** start of Extracted information **

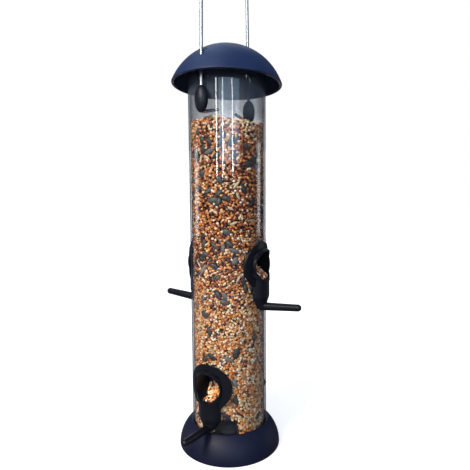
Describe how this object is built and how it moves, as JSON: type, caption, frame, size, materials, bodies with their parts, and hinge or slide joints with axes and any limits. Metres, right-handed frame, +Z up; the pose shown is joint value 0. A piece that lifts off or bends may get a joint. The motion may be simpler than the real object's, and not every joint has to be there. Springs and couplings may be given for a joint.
{
  "type": "hanging tube bird feeder",
  "caption": "Clear tube seed feeder with feeding ports, perches, a flared base and a domed lid that slides up its wire bail for filling.",
  "frame": {"origin": "centre of the foot ring's underside, at the foot of the tube's axis", "axes": "+Z up along the tube; lower ports and the two legs of the bail on -Y and +Y, upper ports on +X and -X"},
  "size_m": [0.1366, 0.1366, 0.4555],
  "materials": {
    "clear_plastic": "clear extruded polycarbonate, glossy",
    "lid_plastic": "satin moulded plastic, very dark blue",
    "base_plastic": "satin moulded plastic, very dark blue",
    "port_plastic": "satin moulded plastic, very dark blue",
    "sleeve_plastic": "satin black plastic",
    "zinc_wire": "bright zinc-plated wire",
    "screw_steel": "zinc-plated",
    "seed_mix": "dry mixed seed"
  },
  "bodies": {
    "feeder": {"feeder_tube": "clear_plastic", "base_skirt": "base_plastic", "seed_deflector": "base_plastic", "base_screws": "screw_steel", "port_front": "port_plastic", "port_back": "port_plastic", "port_right": "port_plastic", "port_left": "port_plastic", "perch_front": "port_plastic", "perch_back": "port_plastic", "perch_right": "port_plastic", "perch_left": "port_plastic", "seed_fill": "seed_mix"},
    "bail": {"wire_bail": "zinc_wire", "wire_sleeve_front": "sleeve_plastic", "wire_sleeve_back": "sleeve_plastic"},
    "lid": {"lid_dome": "lid_plastic"}
  },
  "joints": [
    {"name": "bail_swing", "type": "hinge", "parent": "feeder", "child": "bail", "pos_m": [0, 0, 0.2843], "axis": [0, 1, 0], "range_deg": [-4, 4]},
    {"name": "lid_lift", "type": "slide", "parent": "bail", "child": "lid", "axis": [0, 0, 1], "range_m": [0, 0.08]}
  ]
}
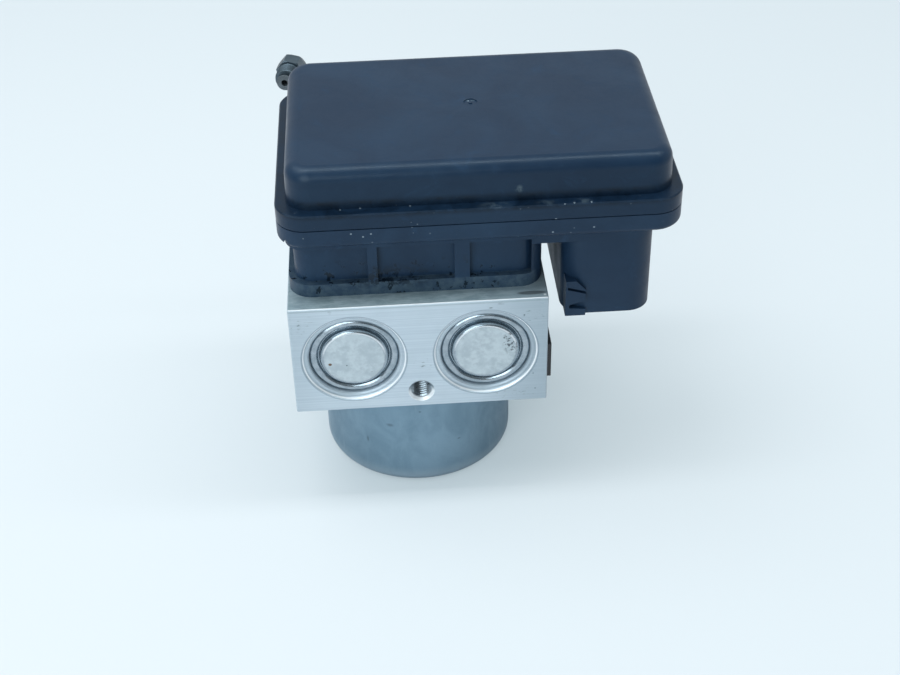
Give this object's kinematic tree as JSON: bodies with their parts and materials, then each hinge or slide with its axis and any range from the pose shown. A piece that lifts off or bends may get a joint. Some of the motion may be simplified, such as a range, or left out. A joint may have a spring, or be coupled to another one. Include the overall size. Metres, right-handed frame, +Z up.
{
  "type": "abs brake module",
  "caption": "Hydraulic brake control module: metal valve block between a round pump motor and a flat plastic control unit with a side connector.",
  "frame": {"origin": "middle of the round end face of the motor, on the surface that the module stands on", "axes": "+Z up along the motor axis to the control unit, +X to the connector side, +Y to the back with the pipe ports"},
  "size_m": [0.1512, 0.1326, 0.1475],
  "materials": {
    "machined_aluminium": "milled, fine lines",
    "caulked_steel": "pressed, satin",
    "motor_steel": "dull plated",
    "lid_plastic": "soft satin",
    "housing_plastic": "soft satin",
    "dark_plastic": "matte",
    "black_plate": "matte",
    "seal_rubber": "matte",
    "board_green": "lacquered",
    "capacitor_can": "satin",
    "copper": "satin",
    "tinned_brass": "bright",
    "zinc_screws": "zinc plated",
    "pipe_steel": "coated",
    "spring_steel": "drawn wire",
    "hard_steel": "ground",
    "bronze": "sintered",
    "ferrite": "matte",
    "carbon": "matte",
    "piston_aluminium": "turned"
  },
  "bodies": {
    "module": {"accumulator_cap_left": "caulked_steel", "accumulator_cap_right": "caulked_steel", "accumulator_spring_left": "spring_steel", "accumulator_spring_right": "spring_steel", "bearing_balls": "hard_steel", "bearing_outer_ring": "hard_steel", "block_seal": "seal_rubber", "board_capacitors": "capacitor_can", "board_chips": "dark_plastic", "brake_pipe": "pipe_steel", "brush_plate": "dark_plastic", "brush_springs": "spring_steel", "circuit_board": "board_green", "coil_bobbins": "dark_plastic", "coil_pins": "tinned_brass", "coil_windings": "copper", "coil_yokes": "hard_steel", "connector_header": "dark_plastic", "connector_pins": "tinned_brass", "ecu_housing": "housing_plastic", "ecu_lid": "lid_plastic", "ecu_screws": "zinc_screws", "inlet_valves": "hard_steel", "lid_seal": "seal_rubber", "motor_brushes": "carbon", "motor_can": "motor_steel", "motor_lead_pins": "tinned_brass", "motor_lead_plug": "dark_plastic", "motor_magnets": "ferrite", "motor_relay": "dark_plastic", "motor_screws": "zinc_screws", "outlet_valves": "hard_steel", "pipe_nuts": "zinc_screws", "pump_plugs": "hard_steel", "pump_sleeves": "hard_steel", "pump_spring_left": "spring_steel", "pump_spring_right": "spring_steel", "shaft_bushes": "bronze", "side_plate": "black_plate", "valve_block": "machined_aluminium", "valve_springs": "spring_steel"},
    "rotor": {"motor_shaft": "hard_steel", "armature_core": "hard_steel", "armature_windings": "copper", "commutator": "copper", "bearing_inner_ring": "hard_steel", "eccentric_ring": "hard_steel"},
    "accumulator_piston_l": {"accumulator_piston_left": "piston_aluminium"},
    "accumulator_piston_r": {"accumulator_piston_right": "piston_aluminium"},
    "pump_piston_l": {"pump_piston_left": "hard_steel"},
    "pump_piston_r": {"pump_piston_right": "hard_steel"},
    "inlet_valve_plunger_1": {"inlet_plunger_1": "hard_steel"},
    "inlet_valve_plunger_2": {"inlet_plunger_2": "hard_steel"},
    "inlet_valve_plunger_3": {"inlet_plunger_3": "hard_steel"},
    "inlet_valve_plunger_4": {"inlet_plunger_4": "hard_steel"},
    "outlet_valve_plunger_1": {"outlet_plunger_1": "hard_steel"},
    "outlet_valve_plunger_2": {"outlet_plunger_2": "hard_steel"},
    "outlet_valve_plunger_3": {"outlet_plunger_3": "hard_steel"},
    "outlet_valve_plunger_4": {"outlet_plunger_4": "hard_steel"}
  },
  "joints": [
    {"name": "rotor_spin", "type": "hinge", "parent": "module", "child": "rotor", "pos_m": [0, 0, 0.05], "axis": [0, 0, 1], "continuous": true},
    {"name": "accumulator_left_stroke", "type": "slide", "parent": "module", "child": "accumulator_piston_l", "axis": [0, -1, 0], "range_m": [0, 0.008], "stiffness_N_per_m": 600, "springref_m": -0.006, "deforming": ["accumulator_spring_left"]},
    {"name": "accumulator_right_stroke", "type": "slide", "parent": "module", "child": "accumulator_piston_r", "axis": [0, -1, 0], "range_m": [0, 0.008], "stiffness_N_per_m": 600, "springref_m": -0.006, "deforming": ["accumulator_spring_right"]},
    {"name": "pump_left_stroke", "type": "slide", "parent": "module", "child": "pump_piston_l", "axis": [1, 0, 0], "range_m": [0, 0.0014], "stiffness_N_per_m": 800, "springref_m": 0.0014, "deforming": ["pump_spring_left"]},
    {"name": "pump_right_stroke", "type": "slide", "parent": "module", "child": "pump_piston_r", "axis": [-1, 0, 0], "range_m": [0, 0.0014], "stiffness_N_per_m": 800, "springref_m": 0.0014, "deforming": ["pump_spring_right"]},
    {"name": "inlet_1_lift", "type": "slide", "parent": "module", "child": "inlet_valve_plunger_1", "axis": [0, 0, 1], "range_m": [-0.00044, 0], "stiffness_N_per_m": 1500, "springref_m": 0.0004},
    {"name": "inlet_2_lift", "type": "slide", "parent": "module", "child": "inlet_valve_plunger_2", "axis": [0, 0, 1], "range_m": [-0.00044, 0], "stiffness_N_per_m": 1500, "springref_m": 0.0004},
    {"name": "inlet_3_lift", "type": "slide", "parent": "module", "child": "inlet_valve_plunger_3", "axis": [0, 0, 1], "range_m": [-0.00044, 0], "stiffness_N_per_m": 1500, "springref_m": 0.0004},
    {"name": "inlet_4_lift", "type": "slide", "parent": "module", "child": "inlet_valve_plunger_4", "axis": [0, 0, 1], "range_m": [-0.00044, 0], "stiffness_N_per_m": 1500, "springref_m": 0.0004},
    {"name": "outlet_1_lift", "type": "slide", "parent": "module", "child": "outlet_valve_plunger_1", "axis": [0, 0, 1], "range_m": [0, 0.0004], "stiffness_N_per_m": 1500, "springref_m": -0.0004},
    {"name": "outlet_2_lift", "type": "slide", "parent": "module", "child": "outlet_valve_plunger_2", "axis": [0, 0, 1], "range_m": [0, 0.0004], "stiffness_N_per_m": 1500, "springref_m": -0.0004},
    {"name": "outlet_3_lift", "type": "slide", "parent": "module", "child": "outlet_valve_plunger_3", "axis": [0, 0, 1], "range_m": [0, 0.0004], "stiffness_N_per_m": 1500, "springref_m": -0.0004},
    {"name": "outlet_4_lift", "type": "slide", "parent": "module", "child": "outlet_valve_plunger_4", "axis": [0, 0, 1], "range_m": [0, 0.0004], "stiffness_N_per_m": 1500, "springref_m": -0.0004}
  ]
}
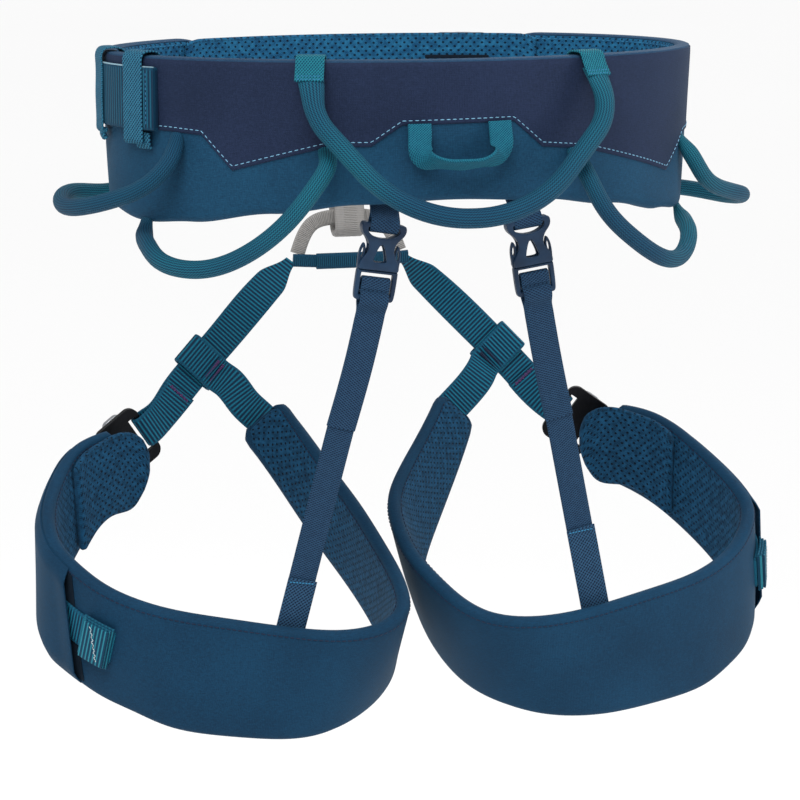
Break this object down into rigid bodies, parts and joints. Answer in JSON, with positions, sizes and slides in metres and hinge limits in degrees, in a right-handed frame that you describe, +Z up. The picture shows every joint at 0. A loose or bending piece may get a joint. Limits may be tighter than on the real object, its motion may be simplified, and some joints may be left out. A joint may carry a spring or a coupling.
{
  "type": "climbing harness",
  "caption": "Adjustable sit harness: padded waist belt with tie-in points, belay loop, five gear loops, haul loop, two padded leg loops on double-back buckles and elastic rear straps",
  "frame": {"origin": "centre of the waist opening, at the middle height of the belt's upper part", "axes": "+Z up as worn, +Y towards the wearer's front, +X towards the wearer's right"},
  "size_m": [0.4213, 0.2826, 0.3677],
  "materials": {
    "yoke_cloth": "plain woven polyester, navy",
    "shell_cloth": "plain woven polyester, petrol blue",
    "foam": "closed-cell foam under cloth",
    "mesh_lining": "spacer mesh with small holes",
    "binding_tape": "narrow woven binding tape",
    "webbing": "ribbed polyamide webbing, teal",
    "wear_webbing": "smooth high-strength webbing, light grey",
    "elastic_web": "woven elastic tape, dark blue",
    "keeper_elastic": "herringbone elastic, dark teal",
    "loop_sheath": "braided sheath over a stiff core",
    "buckle_plastic": "moulded acetal, dark blue",
    "dark_alloy": "black anodised plate",
    "bright_alloy": "polished edge, brushed face"
  },
  "bodies": {
    "waist": {"buckle_socket_left": "buckle_plastic", "buckle_socket_right": "buckle_plastic", "elastic_lower_left": "elastic_web", "elastic_lower_right": "elastic_web", "elastic_upper_left": "elastic_web", "elastic_upper_right": "elastic_web", "leg_cross_strap": "webbing", "lower_tie_in_arch": "wear_webbing", "rear_loop_tab_left": "webbing", "rear_loop_tab_right": "webbing", "rear_tab_left": "elastic_web", "rear_tab_right": "elastic_web", "tail_keeper_rear": "keeper_elastic", "tail_keeper_side": "keeper_elastic", "upper_tie_in_loop": "wear_webbing", "waist_buckle_frame": "dark_alloy", "waist_buckle_tab": "webbing", "waist_edge_binding": "binding_tape", "waist_foam": "foam", "waist_front_tongue": "mesh_lining", "waist_mesh_lining": "mesh_lining", "waist_outer_shell": "shell_cloth", "waist_strap": "webbing", "waist_yoke": "yoke_cloth"},
    "gear_loop_rear": {"gear_loop_rear": "loop_sheath"},
    "gear_loop_side_left": {"gear_loop_side_left": "loop_sheath"},
    "gear_loop_side_right": {"gear_loop_side_right": "loop_sheath"},
    "gear_loop_front_left": {"gear_loop_front_left": "loop_sheath"},
    "gear_loop_front_right": {"gear_loop_front_right": "loop_sheath"},
    "haul_loop": {"haul_loop": "webbing"},
    "belay_loop": {"belay_loop": "webbing"},
    "buckle_plug_left": {"buckle_plug_left": "buckle_plastic"},
    "buckle_plug_right": {"buckle_plug_right": "buckle_plastic"},
    "waist_slider": {"waist_buckle_slider": "bright_alloy"},
    "leg_slider_left": {"leg_buckle_slider_left": "bright_alloy"},
    "leg_slider_right": {"leg_buckle_slider_right": "bright_alloy"},
    "leg_left": {"leg_buckle_frame_left": "dark_alloy", "leg_foam_left": "foam", "leg_keeper_strap_left": "webbing", "leg_lining_left": "mesh_lining", "leg_riser_left": "webbing", "leg_shell_left": "shell_cloth", "leg_sleeve_left": "shell_cloth", "leg_strap_left": "webbing", "leg_strap_stop_left": "webbing", "leg_tongue_left": "mesh_lining"},
    "leg_right": {"leg_buckle_frame_right": "dark_alloy", "leg_foam_right": "foam", "leg_keeper_strap_right": "webbing", "leg_lining_right": "mesh_lining", "leg_riser_right": "webbing", "leg_shell_right": "shell_cloth", "leg_sleeve_right": "shell_cloth", "leg_strap_right": "webbing", "leg_strap_stop_right": "webbing", "leg_tongue_right": "mesh_lining"}
  },
  "joints": [
    {"name": "rear_gear_loop_hinge", "type": "hinge", "parent": "waist", "child": "gear_loop_rear", "pos_m": [0, -0.11025, 0.0294], "axis": [-1, 0, 0], "range_deg": [0, 60]},
    {"name": "side_gear_loop_hinge_left", "type": "hinge", "parent": "waist", "child": "gear_loop_side_left", "pos_m": [-0.071, -0.112, -0.009], "axis": [-0.7182, 0.5783, -0.3871], "range_deg": [0, 25]},
    {"name": "side_gear_loop_hinge_right", "type": "hinge", "parent": "waist", "child": "gear_loop_side_right", "pos_m": [0.067, -0.1125, -0.011], "axis": [-0.7138, -0.5861, 0.3834], "range_deg": [0, 25]},
    {"name": "front_gear_loop_hinge_left", "type": "hinge", "parent": "waist", "child": "gear_loop_front_left", "pos_m": [-0.145, -0.066, -0.004], "axis": [-0.0477, 0.9773, -0.2066], "range_deg": [-6, 20], "stiffness_Nm_per_rad": 0.4},
    {"name": "front_gear_loop_hinge_right", "type": "hinge", "parent": "waist", "child": "gear_loop_front_right", "pos_m": [0.155, -0.049, -0.007], "axis": [0.0366, -0.9706, 0.2381], "range_deg": [-6, 20], "stiffness_Nm_per_rad": 0.4},
    {"name": "haul_loop_hinge", "type": "hinge", "parent": "waist", "child": "haul_loop", "pos_m": [0, -0.1181, 0.0055], "axis": [-1, 0, 0], "range_deg": [0, 60]},
    {"name": "belay_loop_twist", "type": "hinge", "parent": "waist", "child": "belay_loop", "pos_m": [0, 0.12275, -0.0285], "axis": [0, 0.1973, 0.9803], "range_deg": [-6, 6]},
    {"name": "rear_buckle_release_left", "type": "slide", "parent": "waist", "child": "buckle_plug_left", "axis": [-0.1499, 0.02, -0.9885], "range_m": [0, 0.02], "deforming": ["elastic_upper_left"]},
    {"name": "rear_buckle_release_right", "type": "slide", "parent": "waist", "child": "buckle_plug_right", "axis": [0.1499, 0.02, -0.9885], "range_m": [0, 0.02], "deforming": ["elastic_upper_right"]},
    {"name": "leg_swing_left", "type": "hinge", "parent": "waist", "child": "leg_left", "pos_m": [0, 0.112, -0.088], "axis": [1, 0, 0], "range_deg": [-5, 5], "stiffness_Nm_per_rad": 6, "springref_deg": -2.86, "deforming": ["elastic_lower_left"]},
    {"name": "leg_swing_right", "type": "hinge", "parent": "waist", "child": "leg_right", "pos_m": [0, 0.112, -0.088], "axis": [1, 0, 0], "range_deg": [-5, 5], "stiffness_Nm_per_rad": 6, "springref_deg": -2.86, "deforming": ["elastic_lower_right"]},
    {"name": "leg_slider_tilt_left", "type": "hinge", "parent": "leg_left", "child": "leg_slider_left", "pos_m": [-0.14444, 0.08897, -0.19395], "axis": [-0.5489, -0.1985, 0.8119], "range_deg": [0, 25]},
    {"name": "leg_slider_tilt_right", "type": "hinge", "parent": "leg_right", "child": "leg_slider_right", "pos_m": [0.14044, 0.08897, -0.19395], "axis": [-0.5489, 0.1985, -0.8119], "range_deg": [0, 25]},
    {"name": "waist_slider_tilt", "type": "hinge", "parent": "waist", "child": "waist_slider", "pos_m": [0.07677, 0.11152, 0.02], "axis": [0, 0, -1], "range_deg": [0, 25]}
  ]
}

** end of Extracted information **

### Aim
Write out every line of the listing that holds the word "piece".

### Exercise response
Describe how this object is built and how it moves, as JSON: type, caption, frame, size, materials, bodies with their parts, and hinge or slide joints with axes and any limits. Metres, right-handed frame, +Z up; the pose shown is joint value 0. A piece that lifts off or bends may get a joint. The motion may be simpler than the real object's, and not every joint has to be there. Springs and couplings may be given for a joint.
Give this object's kinematic tree as JSON: bodies with their parts and materials, then each hinge or slide with its axis and any range from the pose shown. A piece that lifts off or bends may get a joint. Some of the motion may be simplified, such as a range, or left out. A joint may have a spring, or be coupled to another one. Include the overall size. Metres, right-handed frame, +Z up.
Break this object down into rigid bodies, parts and joints. Answer in JSON, with positions, sizes and slides in metres and hinge limits in degrees, in a right-handed frame that you describe, +Z up. The picture shows every joint at 0. A loose or bending piece may get a joint. Limits may be tighter than on the real object, its motion may be simplified, and some joints may be left out. A joint may carry a spring or a coupling.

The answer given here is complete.